Jornalista, escritor e diretor de cinema cubano. É autor de 19 livros, incluindo "O Homem que Amava os Cachorros" . Mora em Havana.
Regras para redigir roteiros
Algumas semanas atrás, tive o privilégio de ter duas conversas com Doc Comparato, que estava em Havana para dar algumas palestras sobre como redigir um roteiro cinematográfico.
Para nós que alguma vez já tivemos a intenção de escrever roteiros para o cinema ou a televisão, os livros de Comparato sobre esse assunto são o que existe de mais próximo da Bíblia: neles podemos encontrar todas as respostas e verdades possíveis para uma arte na qual não existem respostas nem verdades absolutas.

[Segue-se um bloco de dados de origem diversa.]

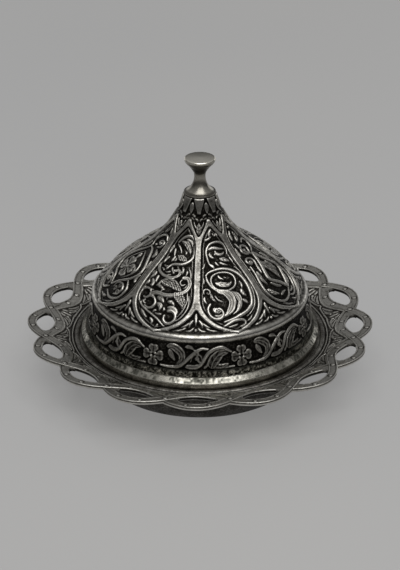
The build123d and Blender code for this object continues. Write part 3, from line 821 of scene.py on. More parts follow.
def panel_vine(c):
    """Left of the front: an S vine with hatched leaves and a rolled acanthus."""
    c.stem(
        [(-3, 46.5), (-0.5, 49.6), (2.2, 50.6), (5.2, 48.6), (6.7, 43.5),
         (6.2, 38.5), (3, 35.6), (-2, 34.4), (-4.4, 31.2)],
        1.9, 0.85,
    )
    c.leaf([(-1.5, 47.4), (1.6, 46.2), (4.2, 42.6), (4.8, 40.6)], 2.6, 0.8, veins=4)
    c.leaf([(0.6, 48.9), (3.4, 47.6), (4.9, 44.6)], 1.8, 0.75)
    c.stem([(-3.2, 45.6), (-1.0, 43.5), (0.2, 41.2)], 1.0, 0.6)
    c.leaf([(-0.9, 39.6), (1.6, 38.6), (4.4, 37.6)], 3.4, 0.8, hatch=3)
    c.leaf([(-4.9, 44.6), (-5.9, 41.6), (-6.2, 39.2)], 1.6, 0.8)
    c.leaf([(-3.6, 43.2), (-3.4, 40.4), (-2.4, 38.0)], 1.5, 0.7)
    c.leaf([(-2.2, 39.4), (-3.0, 37.2), (-3.4, 35.2)], 1.5, 0.75)
    c.leaf([(-5.2, 38.2), (-6.8, 36.2), (-7.2, 33.6)], 1.6, 0.75)
    c.ribbon(
        [(-9, 33), (-8.2, 29.8), (-5.4, 27.9), (-2.2, 27.2), (1, 27.4), (3.4, 29.4), (2.4, 31.6), (0.4, 31.2)],
        1.7, 0.78,
    )
    c.leaf([(-1.8, 33.2), (-0.8, 30.9), (0.8, 29.2)], 1.5, 0.7)
    c.leaf([(3.2, 34.2), (4.4, 32.0), (4.6, 29.6)], 1.5, 0.7)
    c.stem([(6.3, 34.4), (8.5, 30.6), (9.9, 26.6)], 0.9, 0.55)
    c.leaf([(6.2, 32.4), (6.8, 30.4), (6.6, 28.4)], 1.4, 0.65)
    c.ribbon(
        [(6.2, 27.9), (8.4, 27.6), (10.3, 24.4), (9.4, 20.9),
         (5.4, 18.6), (0, 17.6), (-4.6, 17.9), (-7.4, 16.4)],
        2.3, 0.88,
    )
    c.leaf([(-9.6, 24.4), (-8.6, 22.0), (-8.8, 19.6)], 2.0, 0.75)
    c.leaf([(-6.0, 21.6), (-3.6, 21.4), (-1.6, 19.8)], 2.0, 0.7, veins=3)
    c.leaf([(-11.8, 19.4), (-13.2, 17.2), (-13.4, 14.8)], 1.6, 0.7)
    c.stem([(5.9, 27.4), (5.2, 25.4), (6.6, 23.8), (8.2, 24.8)], 1.0, 0.65)
    c.bead((7.4, 25.6), 1.0, height=0.5)
    c.leaf([(-4.2, 23.6), (0.6, 24.4), (4.4, 22.6), (7.4, 20.6)], 4.6, 0.85, hatch=5)
    c.stem([(-4.6, 24.6), (-2.2, 26.0), (1.4, 26.2), (4.4, 25.0)], 0.9, 0.6)
    c.leaf([(-4.2, 24.8), (-5.2, 22.6), (-6.6, 20.8)], 1.5, 0.7)
    c.leaf([(-8.8, 28.6), (-9.8, 26.2), (-11.4, 23.8)], 1.8, 0.85)
    c.leaf([(-6.9, 27.0), (-7.4, 24.6), (-7.2, 22.2)], 1.6, 0.7)
    c.leaf([(-10.9, 23.0), (-11.9, 21.2), (-13.0, 20.0)], 1.5, 0.7)
    c.volute((-10.2, 16.6), 2.6, 0.7, 250, 1, 1.0, 0.8, 0, roll=0.1)
    c.volute((-6.9, 12.6), 3.2, 0.72, 230, 1, 1.2, 0.85, 0, roll=0.1)
    c.stem([(-7.6, 16.2), (-5.4, 15.4), (-3.6, 13.2), (-4.0, 10.8), (-6.0, 9.2)], 1.1, 0.75)
    c.leaf([(-3.8, 15.8), (-1.4, 15.4), (0.9, 13.4)], 2.6, 0.8, veins=3)
    c.leaf([(-2.8, 13.0), (-0.6, 11.8), (-0.4, 9.2)], 2.5, 0.8, veins=3)
    c.stem([(-14.0, 13.6), (-12.6, 11.4), (-9.6, 9.2), (-5.0, 7.4), (-0.6, 5.4), (2.6, 3.2), (5.2, 1.4)], 1.0, 0.9)
    c.stem([(-12.6, 17.6), (-13.8, 14.8), (-13.2, 12.0)], 0.9, 0.6)
    c.leaf([(4.2, 19.6), (7.0, 17.8), (9.6, 15.0), (10.8, 11.6)], 4.4, 0.85, hatch=7)
    c.stem([(11.9, 18.6), (13.0, 14.4), (12.7, 10.6), (11.0, 7.2), (8.6, 5.0)], 0.9, 0.75)
    c.stem([(10.5, 20.4), (11.8, 15.6), (11.2, 11.0), (9.4, 7.6)], 0.8, 0.75)
    c.volute((5.3, 6.7), 3.6, 0.85, 110, -1, 1.7, 0.95, 0, roll=0.3)
    c.leaf([(3.0, 11.6), (5.6, 11.8), (8.2, 10.2), (9.0, 7.6)], 2.2, 0.9)
    c.leaf([(2.2, 14.8), (4.6, 14.4), (6.6, 12.8)], 2.0, 0.8, veins=3)
    sprigs = [(-12.4, 26.6, 70), (-9.9, 20.4, 40), (-5.4, 29.8, 120), (3.6, 30.6, 60), (-2.6, 36.4, 30)]
    for across, up, way in sprigs + [(2.4, 40.6, 80)]:
        c.sprig((across, up), way, 1.3)
    sprigs = [(0.2, 14.8, 140), (-2.0, 9.2, 200), (1.6, 9.4, 80), (-10.6, 12.4, 300), (10.4, 14.6, 250)]
    for across, up, way in sprigs + [(-1.2, 20.4, 200), (-8.6, 19.4, 320)]:
        c.sprig((across, up), way, 1.2)
    c.leaf([(-10.6, 8.2), (-8.2, 6.0), (-5.6, 4.4)], 1.8, 0.65, veins=3)
    c.leaf([(-11.6, 30.2), (-10.8, 27.6), (-12.2, 25.2)], 1.5, 0.6)
    c.leaf([(0.6, 34.0), (1.6, 32.8), (2.8, 32.4)], 1.3, 0.55)
    c.leaf([(-1.6, 30.6), (-3.6, 29.6), (-5.0, 30.2)], 1.2, 0.55)
    c.leaf([(-3.6, 27.0), (-2.4, 28.4), (-0.4, 28.8)], 1.1, 0.5)
    c.leaf([(3.4, 17.8), (1.6, 16.4), (1.8, 15.0)], 1.3, 0.6)
    c.leaf([(9.2, 24.8), (8.4, 22.6), (7.0, 22.6)], 1.2, 0.55)
    c.leaf([(-6.6, 33.0), (-5.0, 32.6), (-4.0, 33.6)], 1.2, 0.55)
    c.leaf([(-9.4, 13.2), (-11.4, 11.4), (-11.0, 9.6)], 1.3, 0.55)
    c.leaf([(1.2, 7.8), (-0.8, 7.6), (-2.8, 8.0)], 1.2, 0.55)
    c.leaf([(-4.4, 5.2), (-2.6, 3.4), (-3.2, 1.4)], 1.6, 0.65)
    c.leaf([(0.8, 3.0), (0.2, 1.4), (-0.8, 0.4)], 1.4, 0.6)
    c.leaf([(8.2, 3.6), (10.4, 4.6), (11.8, 6.4)], 1.2, 0.6)
    for spot, size in (((-10.2, 16.6), 1.9), ((-6.9, 12.6), 2.4), ((5.3, 6.5), 1.9), ((7.5, 25.6), 1.1)):
        c.pit(spot, size, 0.7)


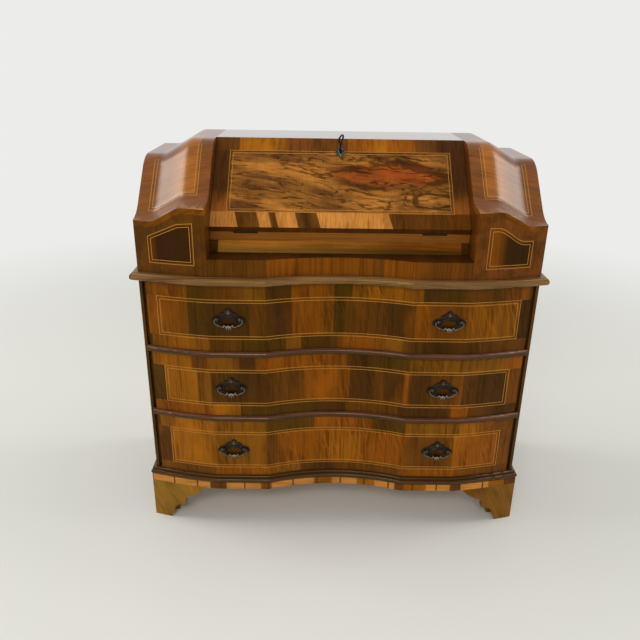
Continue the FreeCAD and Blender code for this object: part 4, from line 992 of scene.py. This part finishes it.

Tão "bíblicos" são seus textos que, quando eu soube que ele queria me ver, me perguntei se não seria brincadeira ou milagre: para mim esse escritor e teórico era justamente algo como um profeta inalcançável, que tinha falado ao mundo desde uma altura mítica e distante. E agora, não é que Doc Comparato existia, comia e até tinha lido meus livros?
Poucas vezes um encontro com um profeta pode ser tão oportuno como foi o meu com esse brasileiro.
Porque Doc chegava à minha vida real justamente quando estava emaranhado na redação de quatro roteiros com os quais pretendemos encarnar no celuloide Mario Conde, o ex-policial e agora detetive por conta própria que protagoniza vários de meus romances.
Como esta empreitada de escritura é possivelmente a coisa mais complicada que já enfrentei na vida, eu tinha tido a ideia iluminada de compartilhar o esforço com minha mulher, Lucía López Coll, que adora escrever para o cinema e já tinha me acompanhado em outras aventuras nesse gênero terrível e magnético.
Para um escritor de romances, poucos ofícios literários costumam ser tão carcerários quanto a escrita para o cinema. E ela o é muito mais quando esse exercício é feito a partir de romances próprios, esses textos em que reina a palavra, a imaginação e, sobretudo, a liberdade. Onde o escritor é rei.
Já o roteiro de cinema é um trabalho de serviço. O escritor é peça-chave do processo, talvez a mais importante (sem roteiro dificilmente pode haver cinema), mas não é ele quem decide: os que realmente determinam a forma e as qualidades da obra são o diretor e os produtores, que, com suas visões próprias, obrigam o escritor a submeter suas inspirações a certas exigências, que vão do artístico ao econômico.
Talvez querendo ouvir soluções mágicas aos muitos problemas que estávamos encontrando na redação de nossos roteiros, Lucía e eu preparamos uma folha de perguntas que faríamos a Doc, em cuja sabedoria tínhamos depositado tantas esperanças.
E Doc, gentil e eficiente, foi capaz inclusive de nos dar algumas soluções, pelas quais o agradecemos, mas, sobretudo, nos presenteou com um conselho que seguimos ao pé da letra na continuação do trabalho e que, a meu ver, todos que se atrevam a escrever para o cinema deveriam conhecer.
Seu conselho é tão simples quanto fundamental: "A única regra para escrever um roteiro é saber que não há regras para escrevê-lo... sobretudo um bom roteiro". O resto é talento.